— Data block —
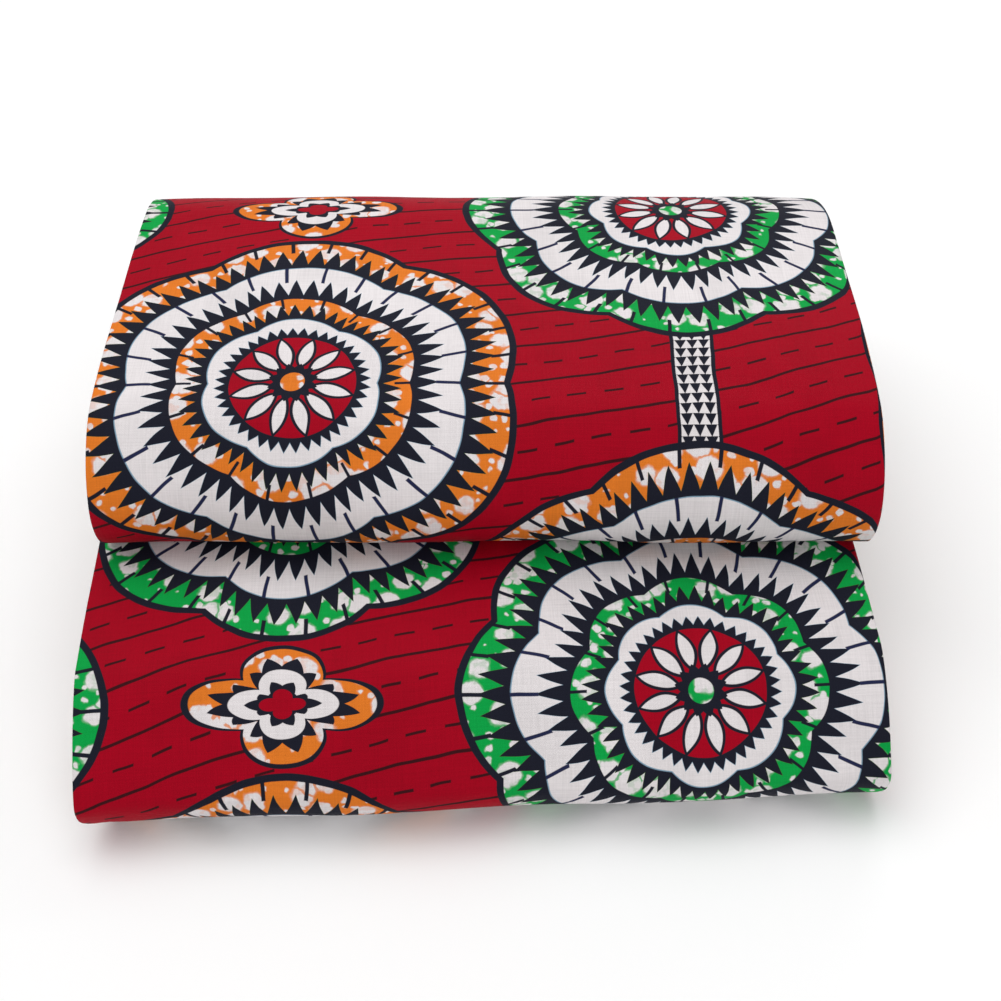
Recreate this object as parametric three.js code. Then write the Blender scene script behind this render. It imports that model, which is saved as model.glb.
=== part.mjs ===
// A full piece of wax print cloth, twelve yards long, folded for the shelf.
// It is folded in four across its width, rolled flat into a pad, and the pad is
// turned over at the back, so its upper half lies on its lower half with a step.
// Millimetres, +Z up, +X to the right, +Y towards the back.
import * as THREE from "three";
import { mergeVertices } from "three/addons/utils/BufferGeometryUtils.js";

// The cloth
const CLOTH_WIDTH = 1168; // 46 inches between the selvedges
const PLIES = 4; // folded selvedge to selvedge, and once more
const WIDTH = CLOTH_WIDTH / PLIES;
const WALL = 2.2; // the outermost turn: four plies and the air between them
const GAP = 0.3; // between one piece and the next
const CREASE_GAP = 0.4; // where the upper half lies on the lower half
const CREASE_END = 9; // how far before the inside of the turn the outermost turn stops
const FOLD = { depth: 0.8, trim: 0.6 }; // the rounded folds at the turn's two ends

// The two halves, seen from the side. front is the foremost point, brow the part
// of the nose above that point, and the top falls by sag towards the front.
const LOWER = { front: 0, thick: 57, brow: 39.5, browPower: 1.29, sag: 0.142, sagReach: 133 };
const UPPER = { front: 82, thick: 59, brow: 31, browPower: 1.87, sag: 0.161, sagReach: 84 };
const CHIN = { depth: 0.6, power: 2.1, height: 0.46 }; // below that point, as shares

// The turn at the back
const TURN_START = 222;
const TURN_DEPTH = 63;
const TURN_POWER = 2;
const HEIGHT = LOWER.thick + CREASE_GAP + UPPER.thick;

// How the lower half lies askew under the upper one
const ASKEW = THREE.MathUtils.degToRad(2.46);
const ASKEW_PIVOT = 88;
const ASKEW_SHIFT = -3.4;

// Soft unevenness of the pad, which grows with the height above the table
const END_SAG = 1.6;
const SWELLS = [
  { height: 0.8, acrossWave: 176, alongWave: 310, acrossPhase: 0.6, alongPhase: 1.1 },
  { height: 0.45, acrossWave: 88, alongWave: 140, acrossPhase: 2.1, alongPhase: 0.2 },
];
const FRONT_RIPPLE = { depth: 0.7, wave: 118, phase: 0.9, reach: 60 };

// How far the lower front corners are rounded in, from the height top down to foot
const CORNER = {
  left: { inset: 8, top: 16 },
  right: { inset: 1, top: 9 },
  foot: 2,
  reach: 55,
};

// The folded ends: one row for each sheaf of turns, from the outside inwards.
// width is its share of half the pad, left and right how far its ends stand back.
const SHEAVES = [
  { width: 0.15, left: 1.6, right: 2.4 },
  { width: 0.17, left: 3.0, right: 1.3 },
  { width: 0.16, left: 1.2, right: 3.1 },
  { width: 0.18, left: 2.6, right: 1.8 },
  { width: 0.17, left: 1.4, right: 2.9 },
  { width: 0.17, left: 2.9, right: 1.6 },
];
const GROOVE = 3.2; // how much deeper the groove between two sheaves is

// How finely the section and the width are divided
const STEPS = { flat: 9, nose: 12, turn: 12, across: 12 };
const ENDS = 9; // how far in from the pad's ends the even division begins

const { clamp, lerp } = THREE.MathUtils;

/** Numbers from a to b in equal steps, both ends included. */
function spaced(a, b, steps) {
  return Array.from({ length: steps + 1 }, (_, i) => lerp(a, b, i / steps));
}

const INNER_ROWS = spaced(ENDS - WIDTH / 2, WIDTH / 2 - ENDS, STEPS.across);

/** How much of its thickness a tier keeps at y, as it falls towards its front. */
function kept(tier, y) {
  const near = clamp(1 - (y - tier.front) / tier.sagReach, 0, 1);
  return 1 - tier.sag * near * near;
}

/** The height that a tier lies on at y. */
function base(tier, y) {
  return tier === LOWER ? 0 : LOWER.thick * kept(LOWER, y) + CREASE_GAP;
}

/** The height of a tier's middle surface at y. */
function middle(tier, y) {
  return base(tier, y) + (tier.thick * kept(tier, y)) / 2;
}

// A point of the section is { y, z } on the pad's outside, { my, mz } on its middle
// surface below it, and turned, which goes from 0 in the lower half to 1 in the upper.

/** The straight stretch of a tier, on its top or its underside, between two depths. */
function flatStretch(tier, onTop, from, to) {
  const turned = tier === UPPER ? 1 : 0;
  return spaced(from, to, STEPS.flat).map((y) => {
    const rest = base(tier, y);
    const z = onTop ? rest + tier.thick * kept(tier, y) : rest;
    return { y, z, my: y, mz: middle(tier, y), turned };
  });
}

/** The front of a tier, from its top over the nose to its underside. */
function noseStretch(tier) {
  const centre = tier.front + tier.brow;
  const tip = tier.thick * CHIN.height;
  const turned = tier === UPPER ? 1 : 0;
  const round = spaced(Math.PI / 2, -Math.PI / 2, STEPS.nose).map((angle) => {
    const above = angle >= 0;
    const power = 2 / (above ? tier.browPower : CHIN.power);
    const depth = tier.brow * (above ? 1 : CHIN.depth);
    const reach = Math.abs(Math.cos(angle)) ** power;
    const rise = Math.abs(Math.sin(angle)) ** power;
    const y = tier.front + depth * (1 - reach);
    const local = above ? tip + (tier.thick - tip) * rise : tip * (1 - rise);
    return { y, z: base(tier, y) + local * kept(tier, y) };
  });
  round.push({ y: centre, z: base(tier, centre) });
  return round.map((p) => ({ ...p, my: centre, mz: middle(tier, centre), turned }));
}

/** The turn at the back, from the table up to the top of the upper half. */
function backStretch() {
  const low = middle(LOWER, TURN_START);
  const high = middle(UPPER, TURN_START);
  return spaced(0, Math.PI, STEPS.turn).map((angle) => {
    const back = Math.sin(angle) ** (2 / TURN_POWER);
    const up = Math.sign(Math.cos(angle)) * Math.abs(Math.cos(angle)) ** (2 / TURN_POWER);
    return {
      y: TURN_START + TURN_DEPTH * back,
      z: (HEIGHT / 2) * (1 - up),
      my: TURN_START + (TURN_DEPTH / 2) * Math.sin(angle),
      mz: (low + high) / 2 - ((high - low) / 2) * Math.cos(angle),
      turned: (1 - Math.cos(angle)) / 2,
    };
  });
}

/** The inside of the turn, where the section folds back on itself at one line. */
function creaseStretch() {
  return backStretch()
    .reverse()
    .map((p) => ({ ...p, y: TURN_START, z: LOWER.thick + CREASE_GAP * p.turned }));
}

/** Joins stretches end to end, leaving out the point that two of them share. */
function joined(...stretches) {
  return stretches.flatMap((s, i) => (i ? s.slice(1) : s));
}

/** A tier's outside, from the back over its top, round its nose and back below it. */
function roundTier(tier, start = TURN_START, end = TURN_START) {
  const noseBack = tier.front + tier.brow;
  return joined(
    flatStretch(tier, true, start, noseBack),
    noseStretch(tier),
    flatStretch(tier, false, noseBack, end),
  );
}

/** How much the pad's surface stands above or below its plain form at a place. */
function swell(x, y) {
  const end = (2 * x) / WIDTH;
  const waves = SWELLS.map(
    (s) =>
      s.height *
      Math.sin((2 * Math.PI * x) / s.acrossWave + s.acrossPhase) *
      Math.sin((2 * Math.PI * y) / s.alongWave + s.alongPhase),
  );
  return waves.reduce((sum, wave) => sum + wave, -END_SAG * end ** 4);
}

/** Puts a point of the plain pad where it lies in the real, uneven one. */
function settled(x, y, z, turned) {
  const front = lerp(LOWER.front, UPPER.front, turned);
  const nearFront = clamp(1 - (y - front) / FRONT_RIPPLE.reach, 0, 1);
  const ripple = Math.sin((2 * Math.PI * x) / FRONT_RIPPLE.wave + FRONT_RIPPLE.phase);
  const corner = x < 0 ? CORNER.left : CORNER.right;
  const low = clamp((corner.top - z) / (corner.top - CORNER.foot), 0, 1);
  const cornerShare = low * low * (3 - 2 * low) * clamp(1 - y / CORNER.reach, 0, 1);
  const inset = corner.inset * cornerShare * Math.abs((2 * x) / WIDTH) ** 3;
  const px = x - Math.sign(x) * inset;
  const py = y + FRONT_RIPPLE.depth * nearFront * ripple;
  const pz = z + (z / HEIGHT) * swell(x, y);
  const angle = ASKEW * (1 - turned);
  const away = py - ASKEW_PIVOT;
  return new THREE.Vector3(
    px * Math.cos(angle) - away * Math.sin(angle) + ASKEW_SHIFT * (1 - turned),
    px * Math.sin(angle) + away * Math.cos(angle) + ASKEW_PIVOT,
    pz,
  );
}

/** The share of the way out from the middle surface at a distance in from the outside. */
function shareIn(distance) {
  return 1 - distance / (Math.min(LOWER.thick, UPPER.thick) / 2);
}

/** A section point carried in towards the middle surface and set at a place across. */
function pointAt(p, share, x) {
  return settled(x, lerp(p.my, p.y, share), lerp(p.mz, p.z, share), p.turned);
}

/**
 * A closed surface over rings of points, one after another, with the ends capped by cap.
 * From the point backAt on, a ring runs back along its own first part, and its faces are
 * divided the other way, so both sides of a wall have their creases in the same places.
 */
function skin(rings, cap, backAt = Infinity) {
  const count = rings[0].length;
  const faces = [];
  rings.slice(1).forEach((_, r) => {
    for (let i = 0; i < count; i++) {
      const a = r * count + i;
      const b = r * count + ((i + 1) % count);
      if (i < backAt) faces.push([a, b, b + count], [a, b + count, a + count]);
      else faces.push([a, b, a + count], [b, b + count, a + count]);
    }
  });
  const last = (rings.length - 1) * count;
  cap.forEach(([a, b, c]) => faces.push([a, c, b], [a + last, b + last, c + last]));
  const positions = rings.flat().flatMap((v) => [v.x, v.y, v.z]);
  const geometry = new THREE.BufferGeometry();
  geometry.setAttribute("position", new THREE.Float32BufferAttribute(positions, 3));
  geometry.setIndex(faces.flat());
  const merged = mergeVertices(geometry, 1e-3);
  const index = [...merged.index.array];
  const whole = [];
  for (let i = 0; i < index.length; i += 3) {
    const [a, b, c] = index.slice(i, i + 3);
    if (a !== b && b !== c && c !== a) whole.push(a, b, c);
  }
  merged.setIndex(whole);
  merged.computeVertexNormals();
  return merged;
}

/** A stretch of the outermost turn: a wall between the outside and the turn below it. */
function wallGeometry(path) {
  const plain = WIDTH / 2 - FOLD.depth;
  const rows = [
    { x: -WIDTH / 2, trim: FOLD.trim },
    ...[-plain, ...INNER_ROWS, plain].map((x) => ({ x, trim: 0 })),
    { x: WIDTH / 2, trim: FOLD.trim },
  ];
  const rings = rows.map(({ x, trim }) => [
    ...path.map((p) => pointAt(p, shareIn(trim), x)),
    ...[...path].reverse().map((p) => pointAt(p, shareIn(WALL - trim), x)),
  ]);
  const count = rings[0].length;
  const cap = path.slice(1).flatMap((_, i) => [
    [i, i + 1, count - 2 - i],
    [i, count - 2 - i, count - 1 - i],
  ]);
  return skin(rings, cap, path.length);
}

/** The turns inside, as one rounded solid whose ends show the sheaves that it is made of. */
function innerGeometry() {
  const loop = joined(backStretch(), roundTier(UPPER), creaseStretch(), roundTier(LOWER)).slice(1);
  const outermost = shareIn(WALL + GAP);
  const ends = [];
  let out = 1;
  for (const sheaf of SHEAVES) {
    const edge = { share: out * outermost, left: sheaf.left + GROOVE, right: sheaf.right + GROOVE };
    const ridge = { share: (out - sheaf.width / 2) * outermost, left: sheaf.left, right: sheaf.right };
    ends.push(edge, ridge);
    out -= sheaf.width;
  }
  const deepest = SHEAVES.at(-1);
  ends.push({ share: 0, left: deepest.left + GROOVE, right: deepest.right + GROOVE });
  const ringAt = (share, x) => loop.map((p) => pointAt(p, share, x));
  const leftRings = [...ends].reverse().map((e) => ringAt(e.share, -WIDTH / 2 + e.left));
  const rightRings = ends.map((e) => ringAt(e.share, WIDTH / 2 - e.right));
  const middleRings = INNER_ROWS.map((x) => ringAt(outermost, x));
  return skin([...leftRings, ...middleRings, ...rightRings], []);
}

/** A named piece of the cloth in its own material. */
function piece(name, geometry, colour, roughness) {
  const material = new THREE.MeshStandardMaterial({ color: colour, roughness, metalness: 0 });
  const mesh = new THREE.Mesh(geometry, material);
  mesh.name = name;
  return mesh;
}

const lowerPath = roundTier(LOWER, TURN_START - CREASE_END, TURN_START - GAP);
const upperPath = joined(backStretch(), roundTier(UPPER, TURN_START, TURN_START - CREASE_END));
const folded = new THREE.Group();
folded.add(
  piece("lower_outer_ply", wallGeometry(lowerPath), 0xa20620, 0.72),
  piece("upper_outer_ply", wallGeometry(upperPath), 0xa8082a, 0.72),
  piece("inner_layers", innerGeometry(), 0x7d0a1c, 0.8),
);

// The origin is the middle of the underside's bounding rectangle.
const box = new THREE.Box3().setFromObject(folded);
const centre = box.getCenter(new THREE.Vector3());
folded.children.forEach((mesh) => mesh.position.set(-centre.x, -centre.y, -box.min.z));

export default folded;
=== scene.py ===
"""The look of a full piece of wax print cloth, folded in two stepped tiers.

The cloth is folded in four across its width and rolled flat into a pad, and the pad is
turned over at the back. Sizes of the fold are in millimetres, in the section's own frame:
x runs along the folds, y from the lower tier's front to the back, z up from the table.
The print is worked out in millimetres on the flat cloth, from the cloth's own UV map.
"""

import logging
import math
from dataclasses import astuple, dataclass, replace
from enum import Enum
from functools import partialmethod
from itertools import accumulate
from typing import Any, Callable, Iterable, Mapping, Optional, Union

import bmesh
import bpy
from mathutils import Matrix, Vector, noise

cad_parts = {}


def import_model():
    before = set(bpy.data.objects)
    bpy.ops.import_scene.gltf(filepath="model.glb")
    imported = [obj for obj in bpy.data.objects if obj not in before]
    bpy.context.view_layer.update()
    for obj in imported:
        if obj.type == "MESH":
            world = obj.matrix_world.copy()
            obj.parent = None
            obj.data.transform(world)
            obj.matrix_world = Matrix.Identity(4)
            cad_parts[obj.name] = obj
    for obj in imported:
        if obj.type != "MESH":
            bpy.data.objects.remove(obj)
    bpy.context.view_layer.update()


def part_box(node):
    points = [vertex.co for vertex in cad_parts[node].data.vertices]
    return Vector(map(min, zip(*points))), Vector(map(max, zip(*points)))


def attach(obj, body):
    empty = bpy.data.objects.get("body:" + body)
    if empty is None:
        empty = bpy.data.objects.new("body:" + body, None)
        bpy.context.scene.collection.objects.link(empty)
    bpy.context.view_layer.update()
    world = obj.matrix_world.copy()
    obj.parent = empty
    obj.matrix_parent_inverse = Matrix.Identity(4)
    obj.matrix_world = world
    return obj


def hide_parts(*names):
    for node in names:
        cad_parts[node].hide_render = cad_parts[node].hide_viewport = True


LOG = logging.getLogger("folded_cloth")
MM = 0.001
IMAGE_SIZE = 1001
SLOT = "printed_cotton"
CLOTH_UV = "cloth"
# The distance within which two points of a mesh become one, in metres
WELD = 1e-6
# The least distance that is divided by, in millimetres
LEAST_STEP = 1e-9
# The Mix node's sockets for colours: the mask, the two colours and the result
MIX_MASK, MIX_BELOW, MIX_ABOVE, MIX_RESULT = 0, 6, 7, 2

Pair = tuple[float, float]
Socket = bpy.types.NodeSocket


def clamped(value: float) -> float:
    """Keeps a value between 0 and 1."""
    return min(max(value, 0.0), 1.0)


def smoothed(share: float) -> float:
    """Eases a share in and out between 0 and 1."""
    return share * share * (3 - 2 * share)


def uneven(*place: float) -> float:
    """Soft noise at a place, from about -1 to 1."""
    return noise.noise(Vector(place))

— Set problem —
Transcribe precisely the lines between the one that contains "const lowerPath = roundTier(LOWER, TURN_START" and the one that contains "two stepped tiers.", counting those two lines as part of the range.

— Exercise response —
const lowerPath = roundTier(LOWER, TURN_START - CREASE_END, TURN_START - GAP);
const upperPath = joined(backStretch(), roundTier(UPPER, TURN_START, TURN_START - CREASE_END));
const folded = new THREE.Group();
folded.add(
  piece("lower_outer_ply", wallGeometry(lowerPath), 0xa20620, 0.72),
  piece("upper_outer_ply", wallGeometry(upperPath), 0xa8082a, 0.72),
  piece("inner_layers", innerGeometry(), 0x7d0a1c, 0.8),
);

// The origin is the middle of the underside's bounding rectangle.
const box = new THREE.Box3().setFromObject(folded);
const centre = box.getCenter(new THREE.Vector3());
folded.children.forEach((mesh) => mesh.position.set(-centre.x, -centre.y, -box.min.z));

export default folded;
=== scene.py ===
"""The look of a full piece of wax print cloth, folded in two stepped tiers.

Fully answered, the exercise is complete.